片渕:そこなんですが。“一般向け”のアニメーションとは、イコール“子ども向け”のもの、という考え方がされちゃうんです。『マイマイ新子と千年の魔法』の時には、そこでボタンの掛け違えが起こって……。“一般向け”は“子ども向け”なので、と思われて、上映時間は朝から夕方までという設定になってしまって。「子ども客は保守的」という考えがありましたから、こういう題材はまず大人の人に観てもらって、その人たちが「自分の子どもにも観せたいな」と思うようになってもらう。そういうつもりで作った映画のはずだったんですが、ところが一般のサラリーマンが観に行こうと思っても、最終上映回が17時開始だったりするんで駄目だということになってしまってたんです。友人から「前売り券を買ったのに、会社が終わる前の時間帯にしかやってないよ」って、公開初日に直接電話がかかってきたりもしました。それで、僕らは独自にレイトショーをやってくれる場所を探したりもしました。

 そういう“一般向け”とくくられてよいアニメーションは、たくさん作られている。古くは佐藤順一さんの『ユンカース・カム・ヒア』があるし、Production I.Gが『ももへの手紙』や『百日紅』などを作っていたりする。ほかにも多数存在する。
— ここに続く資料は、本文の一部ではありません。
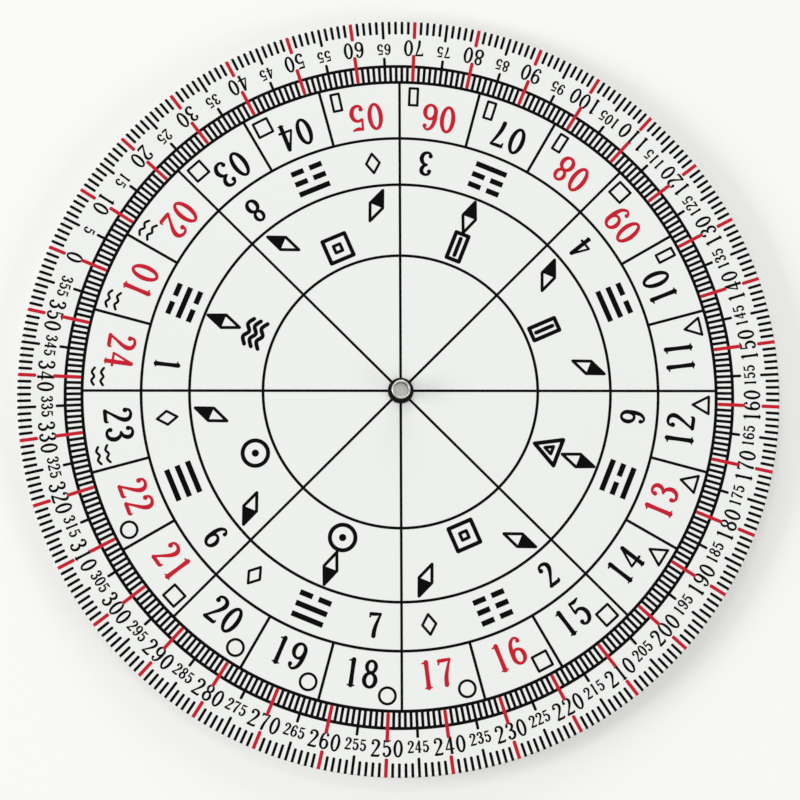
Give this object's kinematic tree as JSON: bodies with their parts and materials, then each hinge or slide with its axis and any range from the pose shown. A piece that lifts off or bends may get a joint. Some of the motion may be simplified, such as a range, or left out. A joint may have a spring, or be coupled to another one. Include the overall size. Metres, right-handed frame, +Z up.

海外にも同傾向の作品がある。アニメファンの人はもちろん、それ以外の、本当に普通にドラマとか映画を観ているような一般の人たちに、「そういう作品があって、特にここ何年かは良い作品がいっぱい揃っているんだ」と注目してもらえるように、世の中がなっていくといいなと思います。

 ひょっとしたら、ジブリがその初期に『となりのトトロ』から世の中に認められるようになっていったように、まずきちんと子ども向けのものを作ってから徐々にステップアップしていくべきなのかもしれない。けれど、先にも言ったけど、子ども向けアニメ市場は、単発ものが入り込みにくい、ほんとに難しいものになってしまっている。